My script basically assumes that I’ve done the work of putting the file in the _drafts/blog folder already. At that point I run my script from my GitHub pages repository, by simply typing ./post.sh followed by the name of the file I want to publish:

./post.sh 201606131900-workflow-for-jekyll.md

My script checks the file exists, checks it has a valid date and time string – basically, just looks for a string of 12 numbers in a row – and then copies to _posts, renames it, and adds the YAML front-matter at the same time. To get the title of the post, it simply strips out the first H1 it finds, removes it from the file and replaces it with the YAML.

This is all pretty basic stuff and achieved in 42 lines (if you include comments and line-spacings) of BASH script.

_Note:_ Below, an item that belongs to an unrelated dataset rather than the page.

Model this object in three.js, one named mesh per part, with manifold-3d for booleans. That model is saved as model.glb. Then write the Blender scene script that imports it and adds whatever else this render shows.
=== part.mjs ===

I’ve added the script on GistHub for convenience.

At the end it returns to the console a short-form Git status update showing all the modified files in my GitHub pages repository. This way I can commit several changes at once, which is useful if I’m not just publishing a new post but also correcting some old posts.

For the post to actually go live, I still have to commit it to the repository and push it to the remote repository on GitHub itself.

What next?

Because I still have to duplicate effort in some places – for example, commiting changes to my _drafts repository and to the overall GitHub pages repository, I can see the potential for other scripts around this one. I could do with writing code for handling images, for checking broken links, even for automating tags and categories.

I’d like to explore doing some of these things with Ruby, the language Jekyll uses, rather than BASH which I used here as a quick and dirty method to see the results. Automation-wise, there’s much more I could be doing to save myself time – when I have time.

But writing-wise, I think there’s more to say about my approach to reading and coming up with ideas for posts, as well as the sorts of things I’d like to achieve which would be unique to writing for a blog rather than any kind of writing, which I think my current workflow serves just as well.